**WHAT THE TASK ASKS:**
Repeat exactly, and only, the lines below starting at the line that contains "Keep writing the" and ending at the line that contains "ends[0]), (0.8, ends[1])])", inclusive of both.
━━ EXCERPTED DATA ━━
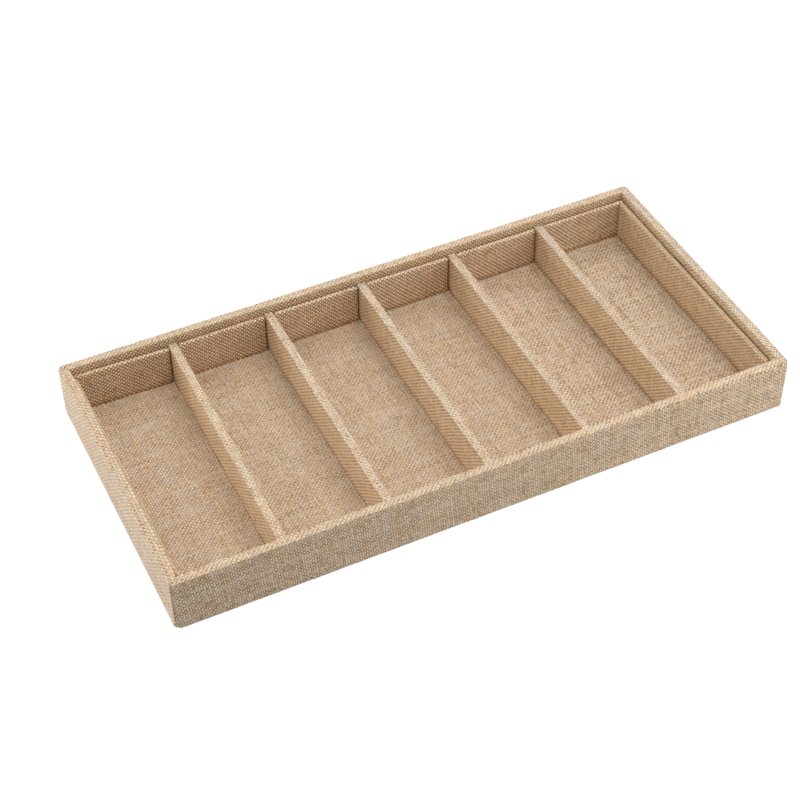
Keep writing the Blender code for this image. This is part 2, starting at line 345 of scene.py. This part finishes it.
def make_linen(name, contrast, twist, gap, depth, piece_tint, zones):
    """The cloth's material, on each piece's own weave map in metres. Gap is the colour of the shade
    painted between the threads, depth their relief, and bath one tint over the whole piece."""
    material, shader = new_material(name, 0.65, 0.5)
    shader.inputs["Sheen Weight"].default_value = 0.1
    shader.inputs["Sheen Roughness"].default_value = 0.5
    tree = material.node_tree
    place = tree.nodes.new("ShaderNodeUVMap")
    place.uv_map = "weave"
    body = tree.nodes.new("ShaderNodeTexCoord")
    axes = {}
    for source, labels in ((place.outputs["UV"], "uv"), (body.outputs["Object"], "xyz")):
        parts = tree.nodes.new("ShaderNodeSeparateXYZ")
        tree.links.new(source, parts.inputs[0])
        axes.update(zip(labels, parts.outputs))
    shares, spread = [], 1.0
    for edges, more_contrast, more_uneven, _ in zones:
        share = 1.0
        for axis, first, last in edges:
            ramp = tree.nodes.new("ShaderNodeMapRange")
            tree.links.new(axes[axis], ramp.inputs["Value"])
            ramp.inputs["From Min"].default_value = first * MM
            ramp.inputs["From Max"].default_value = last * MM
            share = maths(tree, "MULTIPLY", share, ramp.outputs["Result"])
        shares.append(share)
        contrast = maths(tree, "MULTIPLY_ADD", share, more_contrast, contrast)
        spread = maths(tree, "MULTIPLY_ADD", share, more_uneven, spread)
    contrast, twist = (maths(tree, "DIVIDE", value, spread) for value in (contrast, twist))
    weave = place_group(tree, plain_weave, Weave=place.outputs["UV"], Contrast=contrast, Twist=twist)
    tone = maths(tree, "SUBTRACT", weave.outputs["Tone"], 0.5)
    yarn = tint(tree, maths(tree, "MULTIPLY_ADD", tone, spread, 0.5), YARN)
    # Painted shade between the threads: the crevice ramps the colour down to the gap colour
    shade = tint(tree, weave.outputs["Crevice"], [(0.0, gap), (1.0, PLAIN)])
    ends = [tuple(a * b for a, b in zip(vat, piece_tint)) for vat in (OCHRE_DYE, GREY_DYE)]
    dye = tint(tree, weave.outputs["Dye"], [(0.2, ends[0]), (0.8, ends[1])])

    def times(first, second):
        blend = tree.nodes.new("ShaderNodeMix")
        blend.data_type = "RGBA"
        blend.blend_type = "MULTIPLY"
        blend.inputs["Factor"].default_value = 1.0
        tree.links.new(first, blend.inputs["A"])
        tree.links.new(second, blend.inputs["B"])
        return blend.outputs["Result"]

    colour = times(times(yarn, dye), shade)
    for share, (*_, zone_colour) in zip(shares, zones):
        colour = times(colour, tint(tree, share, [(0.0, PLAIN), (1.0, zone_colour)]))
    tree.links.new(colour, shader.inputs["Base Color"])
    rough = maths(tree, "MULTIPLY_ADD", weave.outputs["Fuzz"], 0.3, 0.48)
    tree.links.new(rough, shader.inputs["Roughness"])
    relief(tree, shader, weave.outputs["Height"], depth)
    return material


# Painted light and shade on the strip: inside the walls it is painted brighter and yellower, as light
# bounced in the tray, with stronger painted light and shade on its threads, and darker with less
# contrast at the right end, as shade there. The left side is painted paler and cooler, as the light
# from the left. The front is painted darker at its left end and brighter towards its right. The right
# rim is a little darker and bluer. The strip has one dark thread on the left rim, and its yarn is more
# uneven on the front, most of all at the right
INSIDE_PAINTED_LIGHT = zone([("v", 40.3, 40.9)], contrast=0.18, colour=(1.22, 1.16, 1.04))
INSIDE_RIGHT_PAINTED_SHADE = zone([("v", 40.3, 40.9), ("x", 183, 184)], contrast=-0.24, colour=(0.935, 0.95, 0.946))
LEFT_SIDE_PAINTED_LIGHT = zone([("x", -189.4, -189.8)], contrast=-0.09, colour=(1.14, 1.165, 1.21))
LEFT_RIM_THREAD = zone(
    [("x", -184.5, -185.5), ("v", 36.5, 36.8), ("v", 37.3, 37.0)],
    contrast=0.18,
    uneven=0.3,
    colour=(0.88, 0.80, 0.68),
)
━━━
━━ EXCERPTED DATA ━━
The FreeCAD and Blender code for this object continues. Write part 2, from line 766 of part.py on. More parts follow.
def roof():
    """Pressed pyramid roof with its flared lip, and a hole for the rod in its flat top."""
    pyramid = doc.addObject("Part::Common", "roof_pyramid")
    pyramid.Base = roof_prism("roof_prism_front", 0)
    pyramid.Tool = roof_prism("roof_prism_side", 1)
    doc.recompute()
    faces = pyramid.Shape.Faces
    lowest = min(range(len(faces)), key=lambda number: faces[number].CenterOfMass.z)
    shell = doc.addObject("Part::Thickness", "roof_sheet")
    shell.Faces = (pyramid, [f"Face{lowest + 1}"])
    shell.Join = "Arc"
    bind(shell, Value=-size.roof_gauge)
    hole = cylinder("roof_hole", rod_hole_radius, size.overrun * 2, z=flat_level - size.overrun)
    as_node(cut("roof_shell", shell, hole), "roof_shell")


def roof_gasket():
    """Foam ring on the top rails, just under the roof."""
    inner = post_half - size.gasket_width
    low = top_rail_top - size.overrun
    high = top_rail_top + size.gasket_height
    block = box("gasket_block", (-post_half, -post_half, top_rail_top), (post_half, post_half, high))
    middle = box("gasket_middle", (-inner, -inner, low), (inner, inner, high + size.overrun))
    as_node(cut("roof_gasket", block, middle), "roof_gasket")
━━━
**ANSWER TO THE EXERCISE:**
Keep writing the Blender code for this image. This is part 2, starting at line 345 of scene.py. This part finishes it.
def make_linen(name, contrast, twist, gap, depth, piece_tint, zones):
    """The cloth's material, on each piece's own weave map in metres. Gap is the colour of the shade
    painted between the threads, depth their relief, and bath one tint over the whole piece."""
    material, shader = new_material(name, 0.65, 0.5)
    shader.inputs["Sheen Weight"].default_value = 0.1
    shader.inputs["Sheen Roughness"].default_value = 0.5
    tree = material.node_tree
    place = tree.nodes.new("ShaderNodeUVMap")
    place.uv_map = "weave"
    body = tree.nodes.new("ShaderNodeTexCoord")
    axes = {}
    for source, labels in ((place.outputs["UV"], "uv"), (body.outputs["Object"], "xyz")):
        parts = tree.nodes.new("ShaderNodeSeparateXYZ")
        tree.links.new(source, parts.inputs[0])
        axes.update(zip(labels, parts.outputs))
    shares, spread = [], 1.0
    for edges, more_contrast, more_uneven, _ in zones:
        share = 1.0
        for axis, first, last in edges:
            ramp = tree.nodes.new("ShaderNodeMapRange")
            tree.links.new(axes[axis], ramp.inputs["Value"])
            ramp.inputs["From Min"].default_value = first * MM
            ramp.inputs["From Max"].default_value = last * MM
            share = maths(tree, "MULTIPLY", share, ramp.outputs["Result"])
        shares.append(share)
        contrast = maths(tree, "MULTIPLY_ADD", share, more_contrast, contrast)
        spread = maths(tree, "MULTIPLY_ADD", share, more_uneven, spread)
    contrast, twist = (maths(tree, "DIVIDE", value, spread) for value in (contrast, twist))
    weave = place_group(tree, plain_weave, Weave=place.outputs["UV"], Contrast=contrast, Twist=twist)
    tone = maths(tree, "SUBTRACT", weave.outputs["Tone"], 0.5)
    yarn = tint(tree, maths(tree, "MULTIPLY_ADD", tone, spread, 0.5), YARN)
    # Painted shade between the threads: the crevice ramps the colour down to the gap colour
    shade = tint(tree, weave.outputs["Crevice"], [(0.0, gap), (1.0, PLAIN)])
    ends = [tuple(a * b for a, b in zip(vat, piece_tint)) for vat in (OCHRE_DYE, GREY_DYE)]
    dye = tint(tree, weave.outputs["Dye"], [(0.2, ends[0]), (0.8, ends[1])])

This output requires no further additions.